Return the material below in full and exactly.

— START OF Data section —

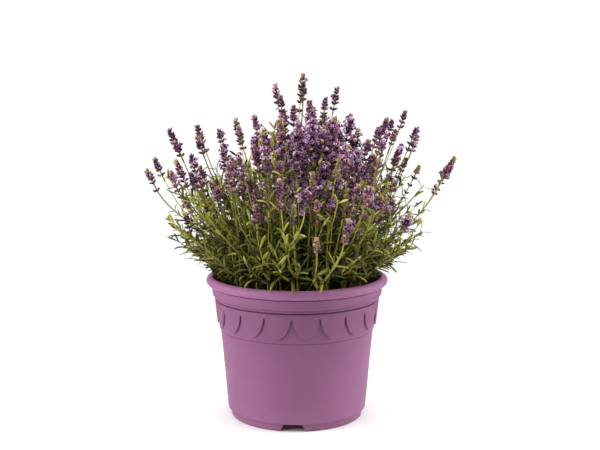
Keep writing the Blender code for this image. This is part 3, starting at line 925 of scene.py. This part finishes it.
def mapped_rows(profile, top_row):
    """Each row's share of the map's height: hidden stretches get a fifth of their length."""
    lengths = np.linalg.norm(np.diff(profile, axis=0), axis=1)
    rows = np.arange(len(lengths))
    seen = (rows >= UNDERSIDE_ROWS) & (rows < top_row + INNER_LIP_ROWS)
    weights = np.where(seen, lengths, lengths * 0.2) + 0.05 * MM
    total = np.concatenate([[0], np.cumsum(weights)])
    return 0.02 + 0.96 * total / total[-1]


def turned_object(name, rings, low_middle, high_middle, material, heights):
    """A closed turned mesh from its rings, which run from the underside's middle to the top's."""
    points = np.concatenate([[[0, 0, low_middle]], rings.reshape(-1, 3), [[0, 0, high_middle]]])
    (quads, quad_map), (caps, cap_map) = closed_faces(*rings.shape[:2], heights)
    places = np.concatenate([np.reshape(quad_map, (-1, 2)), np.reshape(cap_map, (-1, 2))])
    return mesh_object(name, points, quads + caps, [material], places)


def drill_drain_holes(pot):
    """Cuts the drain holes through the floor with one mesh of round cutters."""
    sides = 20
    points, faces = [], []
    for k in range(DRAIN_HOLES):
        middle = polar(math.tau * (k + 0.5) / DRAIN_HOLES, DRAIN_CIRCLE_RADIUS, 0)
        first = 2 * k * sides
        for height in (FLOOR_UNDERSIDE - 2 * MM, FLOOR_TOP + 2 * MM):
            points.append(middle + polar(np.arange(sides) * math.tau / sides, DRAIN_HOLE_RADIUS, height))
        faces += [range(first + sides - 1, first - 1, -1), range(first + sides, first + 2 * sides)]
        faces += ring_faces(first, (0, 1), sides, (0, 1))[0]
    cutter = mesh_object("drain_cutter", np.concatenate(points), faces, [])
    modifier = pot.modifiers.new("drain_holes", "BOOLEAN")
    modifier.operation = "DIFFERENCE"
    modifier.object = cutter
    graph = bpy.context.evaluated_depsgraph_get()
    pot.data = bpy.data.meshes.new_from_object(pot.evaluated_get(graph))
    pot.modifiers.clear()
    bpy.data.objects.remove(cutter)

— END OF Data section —

_Task solution_
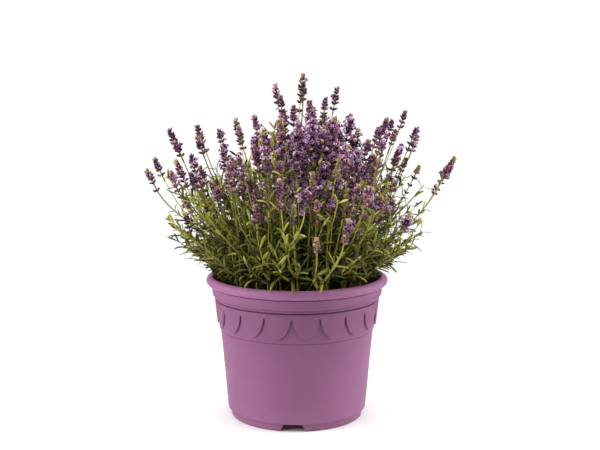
Keep writing the Blender code for this image. This is part 3, starting at line 925 of scene.py. This part finishes it.
def mapped_rows(profile, top_row):
    """Each row's share of the map's height: hidden stretches get a fifth of their length."""
    lengths = np.linalg.norm(np.diff(profile, axis=0), axis=1)
    rows = np.arange(len(lengths))
    seen = (rows >= UNDERSIDE_ROWS) & (rows < top_row + INNER_LIP_ROWS)
    weights = np.where(seen, lengths, lengths * 0.2) + 0.05 * MM
    total = np.concatenate([[0], np.cumsum(weights)])
    return 0.02 + 0.96 * total / total[-1]


def turned_object(name, rings, low_middle, high_middle, material, heights):
    """A closed turned mesh from its rings, which run from the underside's middle to the top's."""
    points = np.concatenate([[[0, 0, low_middle]], rings.reshape(-1, 3), [[0, 0, high_middle]]])
    (quads, quad_map), (caps, cap_map) = closed_faces(*rings.shape[:2], heights)
    places = np.concatenate([np.reshape(quad_map, (-1, 2)), np.reshape(cap_map, (-1, 2))])
    return mesh_object(name, points, quads + caps, [material], places)


def drill_drain_holes(pot):
    """Cuts the drain holes through the floor with one mesh of round cutters."""
    sides = 20
    points, faces = [], []
    for k in range(DRAIN_HOLES):
        middle = polar(math.tau * (k + 0.5) / DRAIN_HOLES, DRAIN_CIRCLE_RADIUS, 0)
        first = 2 * k * sides
        for height in (FLOOR_UNDERSIDE - 2 * MM, FLOOR_TOP + 2 * MM):
            points.append(middle + polar(np.arange(sides) * math.tau / sides, DRAIN_HOLE_RADIUS, height))
        faces += [range(first + sides - 1, first - 1, -1), range(first + sides, first + 2 * sides)]
        faces += ring_faces(first, (0, 1), sides, (0, 1))[0]
    cutter = mesh_object("drain_cutter", np.concatenate(points), faces, [])
    modifier = pot.modifiers.new("drain_holes", "BOOLEAN")
    modifier.operation = "DIFFERENCE"
    modifier.object = cutter
    graph = bpy.context.evaluated_depsgraph_get()
    pot.data = bpy.data.meshes.new_from_object(pot.evaluated_get(graph))
    pot.modifiers.clear()
    bpy.data.objects.remove(cutter)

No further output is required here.